Would you want to know if your adult daughter was in an affair with a married man?

Anonymous
Here’s the scenario: 53yo DH had been sexually involved for 4-5 months with a 29yo AP who still lives with her parents (they are ages 57 - same as me - and 58). DH and AP met at the neighborhood gathering spot where they had been hanging out since the pandemic alleviated a bit; the relationship turned sexual after about 12-18 months. I’m an introvert and go to bed on the early side as I’m the one up early with kids’ morning practices etc; I never had an issue with DH going out after kids were in bed. AP lives at home after failing to cope successfully with emotional issues following college and grad school. They would sneak into her childhood home after hooking up at the bar, or after evenings where they met elsewhere for drinks/dinner. Apart from disgust at the man having sex with my daughter while knowing all her issues, would you want to know about (married) men your own age coming into your house late at night for the purposes of sexual encounters? I wouldn’t actually contact her mother in real life, but I toy with the thought while washing dishes, pulling weeds and considering the altered reality of my world. (I found out about the 29yo AP at the same time I learned there were two others going back 7 years.) I’m not angry at AP or any of the APs. I’m angry at my wayward husband. However, as the parent of at least one teen with emotional challenges who I will worry about all my life, I’d probably want to know what was going on with her, even though it probably fits a pattern and would not surprise me. Would you?
Anonymous
Yep, totally.
Anonymous
I would be more ashamed to be DH's parents. They raised him with awful integrity.

OP I know you're mad at the 29 year old, but "telling on her" helps no one. DH's transgressions are far, far worse.
Anonymous
I think they have the right to know that he was creeping into their home in the night while they slept. FFS what is wrong with him!
Anonymous
So I can ground her?
Anonymous
I’d focus on divorcing your creep of a husband.
Anonymous
No, I wouldn't want to know. I think your issues are with your husband and don't worry about anyone else.
Anonymous
Why are you still married to that cheater?
Anonymous
Are you kidding? You will look like a bunny boiler.
Anonymous
I would look at this as a cry for help, from both of them. And she's not just their "adult daughter", she's a vulnerable adult who is making bad choices and bringing creeps into her parents' house.
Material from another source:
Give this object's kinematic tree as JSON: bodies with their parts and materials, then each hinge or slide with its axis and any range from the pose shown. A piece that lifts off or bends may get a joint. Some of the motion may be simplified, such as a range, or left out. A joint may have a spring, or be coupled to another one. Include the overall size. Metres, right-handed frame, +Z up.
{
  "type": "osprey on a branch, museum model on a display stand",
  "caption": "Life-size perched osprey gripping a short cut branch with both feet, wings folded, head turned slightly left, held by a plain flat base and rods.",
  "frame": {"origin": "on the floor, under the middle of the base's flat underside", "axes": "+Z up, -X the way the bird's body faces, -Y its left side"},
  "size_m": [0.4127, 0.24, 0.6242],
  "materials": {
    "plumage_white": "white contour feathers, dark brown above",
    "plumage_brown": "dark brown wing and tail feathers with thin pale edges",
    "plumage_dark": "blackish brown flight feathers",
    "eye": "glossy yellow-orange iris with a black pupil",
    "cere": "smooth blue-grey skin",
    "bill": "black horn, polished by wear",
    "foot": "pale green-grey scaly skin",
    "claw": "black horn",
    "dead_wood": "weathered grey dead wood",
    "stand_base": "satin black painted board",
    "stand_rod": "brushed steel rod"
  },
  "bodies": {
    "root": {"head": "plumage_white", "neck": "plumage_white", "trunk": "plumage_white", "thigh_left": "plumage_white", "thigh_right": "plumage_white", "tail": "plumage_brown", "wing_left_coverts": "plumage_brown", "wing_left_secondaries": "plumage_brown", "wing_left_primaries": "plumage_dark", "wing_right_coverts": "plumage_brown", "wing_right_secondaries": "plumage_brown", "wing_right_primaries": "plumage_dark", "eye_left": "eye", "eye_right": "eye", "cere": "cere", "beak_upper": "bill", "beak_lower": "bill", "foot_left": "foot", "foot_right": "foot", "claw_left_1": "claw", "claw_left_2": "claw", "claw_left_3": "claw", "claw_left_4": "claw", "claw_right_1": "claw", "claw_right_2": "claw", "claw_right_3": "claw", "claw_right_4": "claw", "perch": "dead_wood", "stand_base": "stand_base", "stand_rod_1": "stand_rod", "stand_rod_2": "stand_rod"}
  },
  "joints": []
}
If she were not having emotional problems and it wasn't their home too, I would feel differently.
Anonymous
Would you tell them if it was any other man?
Anonymous
She’s 29. An adult. You don’t tell her mommy on her. C’mon man be serious.

As for the posters who say they’d “want to know” - what if she were 40? 50? Do you tell her parents then? Of course not. Then you don’t tell them at 29 either.
Anonymous
OP, you *are* angry at the 29 yr old. Telling on her (really? And you are how old?) will not get you what you want. Unless you just want revenge. Is that it? Is that what you want?

Anonymous
No. What would I do, ground her?
Anonymous
Anonymous wrote:She’s 29. An adult. You don’t tell her mommy on her. C’mon man be serious.

As for the posters who say they’d “want to know” - what if she were 40? 50? Do you tell her parents then? Of course not. Then you don’t tell them at 29 either.


If any person is sneaking into *my* house while I am sleeping, I want to know. This is the price of living with your parents. If you want to bring someone over, you do it with their awareness.